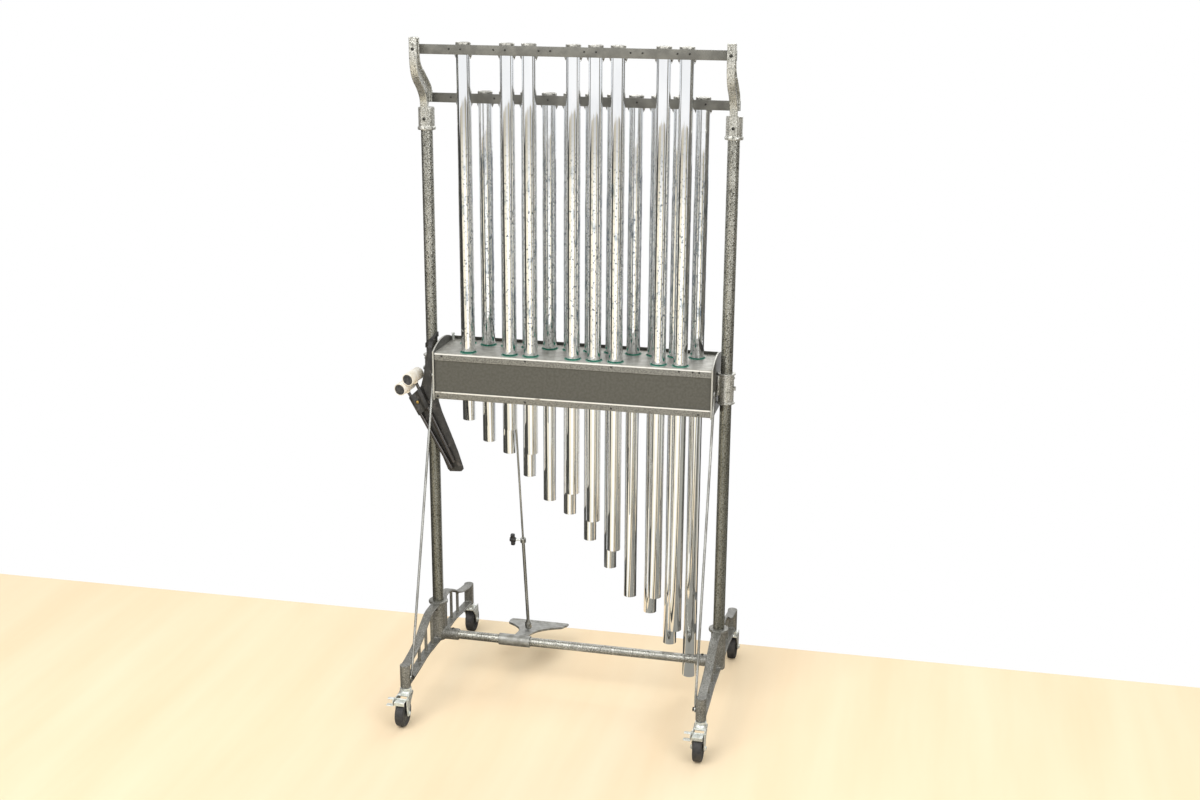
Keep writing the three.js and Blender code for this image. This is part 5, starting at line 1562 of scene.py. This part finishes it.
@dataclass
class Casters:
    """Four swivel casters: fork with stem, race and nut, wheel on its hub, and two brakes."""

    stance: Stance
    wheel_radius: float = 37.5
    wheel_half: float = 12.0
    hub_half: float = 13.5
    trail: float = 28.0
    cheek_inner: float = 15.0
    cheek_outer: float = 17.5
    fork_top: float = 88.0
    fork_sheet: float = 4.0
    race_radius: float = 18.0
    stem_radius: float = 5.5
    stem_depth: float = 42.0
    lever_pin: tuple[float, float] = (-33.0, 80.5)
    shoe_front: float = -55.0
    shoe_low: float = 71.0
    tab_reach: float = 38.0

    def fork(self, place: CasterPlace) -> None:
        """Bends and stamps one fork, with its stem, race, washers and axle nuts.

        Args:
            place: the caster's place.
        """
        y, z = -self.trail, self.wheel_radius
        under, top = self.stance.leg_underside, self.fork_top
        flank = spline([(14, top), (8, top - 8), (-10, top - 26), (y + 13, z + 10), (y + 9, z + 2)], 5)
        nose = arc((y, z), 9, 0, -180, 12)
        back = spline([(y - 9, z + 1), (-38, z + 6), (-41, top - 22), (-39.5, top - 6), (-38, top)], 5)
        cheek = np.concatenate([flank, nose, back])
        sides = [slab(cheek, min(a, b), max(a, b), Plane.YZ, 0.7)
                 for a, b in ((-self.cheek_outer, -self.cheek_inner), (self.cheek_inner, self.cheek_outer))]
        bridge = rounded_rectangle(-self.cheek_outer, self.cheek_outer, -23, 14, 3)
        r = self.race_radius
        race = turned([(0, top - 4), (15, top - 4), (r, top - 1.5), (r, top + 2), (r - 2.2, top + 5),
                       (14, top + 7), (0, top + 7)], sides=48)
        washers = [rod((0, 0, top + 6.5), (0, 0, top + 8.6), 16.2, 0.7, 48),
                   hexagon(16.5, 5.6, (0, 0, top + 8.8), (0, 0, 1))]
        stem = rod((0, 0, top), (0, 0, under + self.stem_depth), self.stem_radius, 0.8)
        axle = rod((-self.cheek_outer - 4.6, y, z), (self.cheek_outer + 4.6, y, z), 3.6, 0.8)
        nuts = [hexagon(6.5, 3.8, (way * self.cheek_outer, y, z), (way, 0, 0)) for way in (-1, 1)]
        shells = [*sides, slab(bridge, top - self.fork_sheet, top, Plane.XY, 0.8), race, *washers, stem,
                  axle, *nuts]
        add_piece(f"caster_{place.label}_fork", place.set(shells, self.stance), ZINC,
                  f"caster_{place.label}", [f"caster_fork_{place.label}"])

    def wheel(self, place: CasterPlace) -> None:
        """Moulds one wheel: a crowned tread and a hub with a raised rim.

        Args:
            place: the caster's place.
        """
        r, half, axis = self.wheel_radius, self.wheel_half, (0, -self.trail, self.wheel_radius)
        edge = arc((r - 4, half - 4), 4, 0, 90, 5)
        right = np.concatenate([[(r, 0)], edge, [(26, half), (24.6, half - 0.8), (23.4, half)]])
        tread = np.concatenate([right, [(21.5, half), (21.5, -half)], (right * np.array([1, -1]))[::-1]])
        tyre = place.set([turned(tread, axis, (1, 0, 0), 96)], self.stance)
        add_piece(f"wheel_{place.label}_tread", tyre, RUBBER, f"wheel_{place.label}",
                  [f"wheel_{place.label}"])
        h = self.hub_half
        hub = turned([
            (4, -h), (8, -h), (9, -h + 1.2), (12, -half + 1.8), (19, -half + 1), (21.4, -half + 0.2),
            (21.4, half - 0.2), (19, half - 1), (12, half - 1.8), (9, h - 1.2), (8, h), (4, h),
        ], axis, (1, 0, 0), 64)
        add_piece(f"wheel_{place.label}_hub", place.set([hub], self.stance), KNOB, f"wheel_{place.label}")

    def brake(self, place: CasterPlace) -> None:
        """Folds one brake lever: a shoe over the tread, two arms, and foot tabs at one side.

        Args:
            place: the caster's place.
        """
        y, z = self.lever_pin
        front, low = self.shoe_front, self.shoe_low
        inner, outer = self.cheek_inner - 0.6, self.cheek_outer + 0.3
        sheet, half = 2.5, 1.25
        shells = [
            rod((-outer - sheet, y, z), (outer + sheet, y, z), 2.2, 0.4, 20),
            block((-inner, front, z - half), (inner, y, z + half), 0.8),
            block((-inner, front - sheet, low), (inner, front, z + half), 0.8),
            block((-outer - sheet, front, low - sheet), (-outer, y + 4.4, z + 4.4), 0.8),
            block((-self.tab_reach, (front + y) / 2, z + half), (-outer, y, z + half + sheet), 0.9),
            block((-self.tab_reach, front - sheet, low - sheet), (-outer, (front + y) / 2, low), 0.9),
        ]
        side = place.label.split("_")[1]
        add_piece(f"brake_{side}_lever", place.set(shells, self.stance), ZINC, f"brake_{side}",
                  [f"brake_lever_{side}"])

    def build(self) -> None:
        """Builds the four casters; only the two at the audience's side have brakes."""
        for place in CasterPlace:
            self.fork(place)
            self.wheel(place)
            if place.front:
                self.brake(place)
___
§ **Aim of the exercise**
Reproduce the material above exactly; please quote every line of it.

§ **Finished exercise**
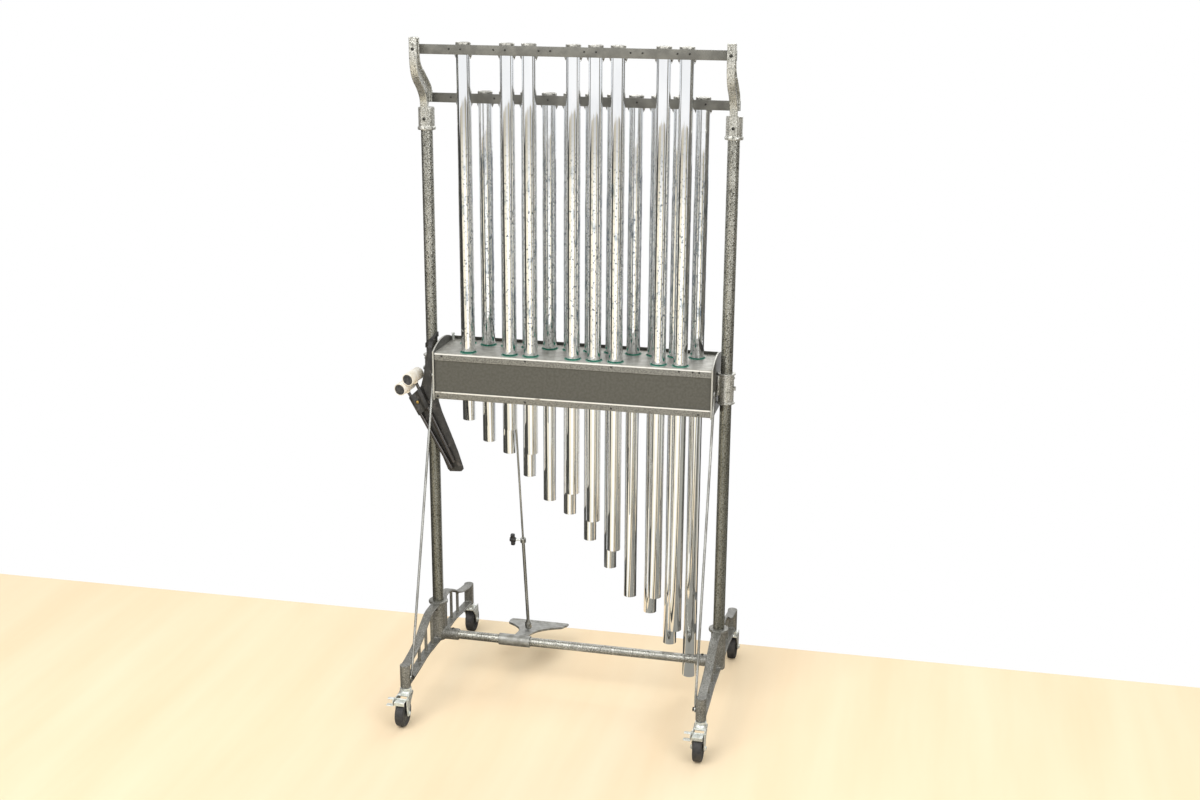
Keep writing the three.js and Blender code for this image. This is part 5, starting at line 1562 of scene.py. This part finishes it.
@dataclass
class Casters:
    """Four swivel casters: fork with stem, race and nut, wheel on its hub, and two brakes."""

    stance: Stance
    wheel_radius: float = 37.5
    wheel_half: float = 12.0
    hub_half: float = 13.5
    trail: float = 28.0
    cheek_inner: float = 15.0
    cheek_outer: float = 17.5
    fork_top: float = 88.0
    fork_sheet: float = 4.0
    race_radius: float = 18.0
    stem_radius: float = 5.5
    stem_depth: float = 42.0
    lever_pin: tuple[float, float] = (-33.0, 80.5)
    shoe_front: float = -55.0
    shoe_low: float = 71.0
    tab_reach: float = 38.0

    def fork(self, place: CasterPlace) -> None:
        """Bends and stamps one fork, with its stem, race, washers and axle nuts.

        Args:
            place: the caster's place.
        """
        y, z = -self.trail, self.wheel_radius
        under, top = self.stance.leg_underside, self.fork_top
        flank = spline([(14, top), (8, top - 8), (-10, top - 26), (y + 13, z + 10), (y + 9, z + 2)], 5)
        nose = arc((y, z), 9, 0, -180, 12)
        back = spline([(y - 9, z + 1), (-38, z + 6), (-41, top - 22), (-39.5, top - 6), (-38, top)], 5)
        cheek = np.concatenate([flank, nose, back])
        sides = [slab(cheek, min(a, b), max(a, b), Plane.YZ, 0.7)
                 for a, b in ((-self.cheek_outer, -self.cheek_inner), (self.cheek_inner, self.cheek_outer))]
        bridge = rounded_rectangle(-self.cheek_outer, self.cheek_outer, -23, 14, 3)
        r = self.race_radius
        race = turned([(0, top - 4), (15, top - 4), (r, top - 1.5), (r, top + 2), (r - 2.2, top + 5),
                       (14, top + 7), (0, top + 7)], sides=48)
        washers = [rod((0, 0, top + 6.5), (0, 0, top + 8.6), 16.2, 0.7, 48),
                   hexagon(16.5, 5.6, (0, 0, top + 8.8), (0, 0, 1))]
        stem = rod((0, 0, top), (0, 0, under + self.stem_depth), self.stem_radius, 0.8)
        axle = rod((-self.cheek_outer - 4.6, y, z), (self.cheek_outer + 4.6, y, z), 3.6, 0.8)
        nuts = [hexagon(6.5, 3.8, (way * self.cheek_outer, y, z), (way, 0, 0)) for way in (-1, 1)]
        shells = [*sides, slab(bridge, top - self.fork_sheet, top, Plane.XY, 0.8), race, *washers, stem,
                  axle, *nuts]
        add_piece(f"caster_{place.label}_fork", place.set(shells, self.stance), ZINC,
                  f"caster_{place.label}", [f"caster_fork_{place.label}"])

    def wheel(self, place: CasterPlace) -> None:
        """Moulds one wheel: a crowned tread and a hub with a raised rim.

        Args:
            place: the caster's place.
        """
        r, half, axis = self.wheel_radius, self.wheel_half, (0, -self.trail, self.wheel_radius)
        edge = arc((r - 4, half - 4), 4, 0, 90, 5)
        right = np.concatenate([[(r, 0)], edge, [(26, half), (24.6, half - 0.8), (23.4, half)]])
        tread = np.concatenate([right, [(21.5, half), (21.5, -half)], (right * np.array([1, -1]))[::-1]])
        tyre = place.set([turned(tread, axis, (1, 0, 0), 96)], self.stance)
        add_piece(f"wheel_{place.label}_tread", tyre, RUBBER, f"wheel_{place.label}",
                  [f"wheel_{place.label}"])
        h = self.hub_half
        hub = turned([
            (4, -h), (8, -h), (9, -h + 1.2), (12, -half + 1.8), (19, -half + 1), (21.4, -half + 0.2),
            (21.4, half - 0.2), (19, half - 1), (12, half - 1.8), (9, h - 1.2), (8, h), (4, h),
        ], axis, (1, 0, 0), 64)
        add_piece(f"wheel_{place.label}_hub", place.set([hub], self.stance), KNOB, f"wheel_{place.label}")

    def brake(self, place: CasterPlace) -> None:
        """Folds one brake lever: a shoe over the tread, two arms, and foot tabs at one side.

        Args:
            place: the caster's place.
        """
        y, z = self.lever_pin
        front, low = self.shoe_front, self.shoe_low
        inner, outer = self.cheek_inner - 0.6, self.cheek_outer + 0.3
        sheet, half = 2.5, 1.25
        shells = [
            rod((-outer - sheet, y, z), (outer + sheet, y, z), 2.2, 0.4, 20),
            block((-inner, front, z - half), (inner, y, z + half), 0.8),
            block((-inner, front - sheet, low), (inner, front, z + half), 0.8),
            block((-outer - sheet, front, low - sheet), (-outer, y + 4.4, z + 4.4), 0.8),
            block((-self.tab_reach, (front + y) / 2, z + half), (-outer, y, z + half + sheet), 0.9),
            block((-self.tab_reach, front - sheet, low - sheet), (-outer, (front + y) / 2, low), 0.9),
        ]
        side = place.label.split("_")[1]
        add_piece(f"brake_{side}_lever", place.set(shells, self.stance), ZINC, f"brake_{side}",
                  [f"brake_lever_{side}"])

    def build(self) -> None:
        """Builds the four casters; only the two at the audience's side have brakes."""
        for place in CasterPlace:
            self.fork(place)
            self.wheel(place)
            if place.front:
                self.brake(place)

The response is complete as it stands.